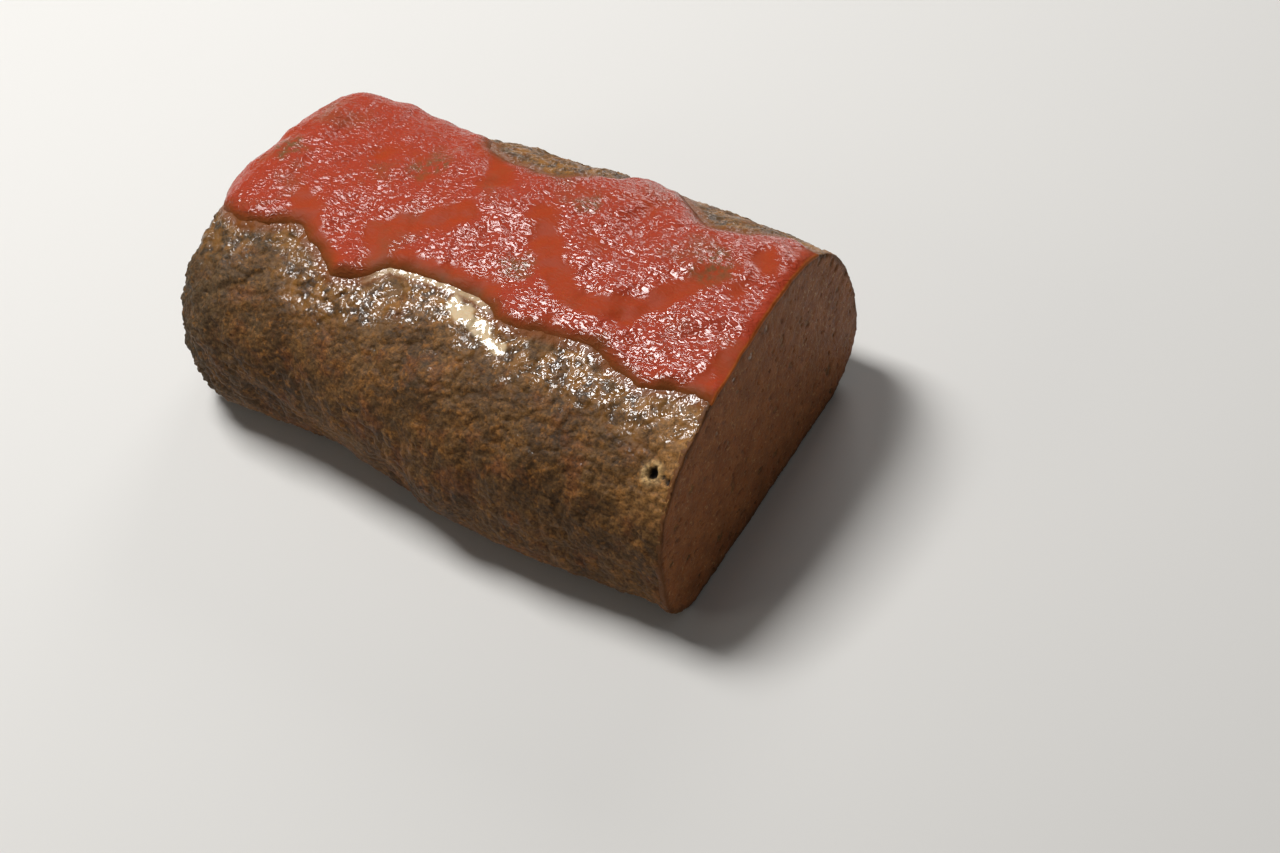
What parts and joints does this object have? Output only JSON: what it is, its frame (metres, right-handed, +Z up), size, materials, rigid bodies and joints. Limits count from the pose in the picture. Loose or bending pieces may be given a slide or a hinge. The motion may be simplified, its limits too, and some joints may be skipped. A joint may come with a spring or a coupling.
{
  "type": "meatloaf",
  "caption": "Baked meatloaf, free-form with one rounded end, cut flat across at the other, with a layer of tomato sauce over its top.",
  "frame": {"origin": "middle of the footprint's bounding box, on the surface that the loaf rests on", "axes": "+X towards the cut face, -X towards the rounded end, -Y towards the front side, +Z up"},
  "size_m": [0.1946, 0.123, 0.066],
  "materials": {
    "baked_meat": "browned, moist ground-meat crust, rough where granular and glossy where basted; tan crumb at the cut",
    "tomato_sauce": "glossy, slightly wrinkled tomato sauce"
  },
  "bodies": {
    "root": {"loaf": "baked_meat", "sauce": "tomato_sauce"}
  },
  "joints": []
}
++++++++++++++++++++
• **Task brief**:
Extract, word for word, each line of the listing above.

• **Answer to this problem**:
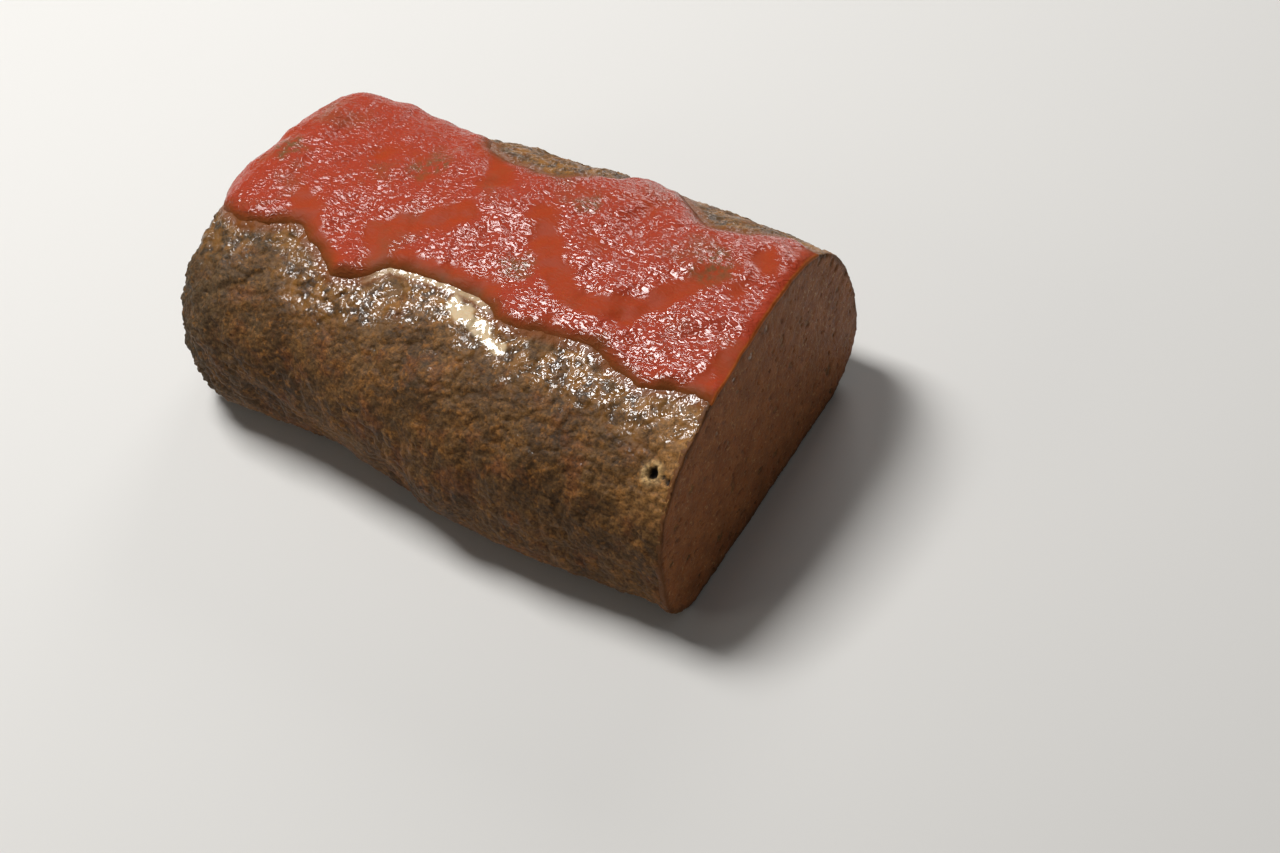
What parts and joints does this object have? Output only JSON: what it is, its frame (metres, right-handed, +Z up), size, materials, rigid bodies and joints. Limits count from the pose in the picture. Loose or bending pieces may be given a slide or a hinge. The motion may be simplified, its limits too, and some joints may be skipped. A joint may come with a spring or a coupling.
{
  "type": "meatloaf",
  "caption": "Baked meatloaf, free-form with one rounded end, cut flat across at the other, with a layer of tomato sauce over its top.",
  "frame": {"origin": "middle of the footprint's bounding box, on the surface that the loaf rests on", "axes": "+X towards the cut face, -X towards the rounded end, -Y towards the front side, +Z up"},
  "size_m": [0.1946, 0.123, 0.066],
  "materials": {
    "baked_meat": "browned, moist ground-meat crust, rough where granular and glossy where basted; tan crumb at the cut",
    "tomato_sauce": "glossy, slightly wrinkled tomato sauce"
  },
  "bodies": {
    "root": {"loaf": "baked_meat", "sauce": "tomato_sauce"}
  },
  "joints": []
}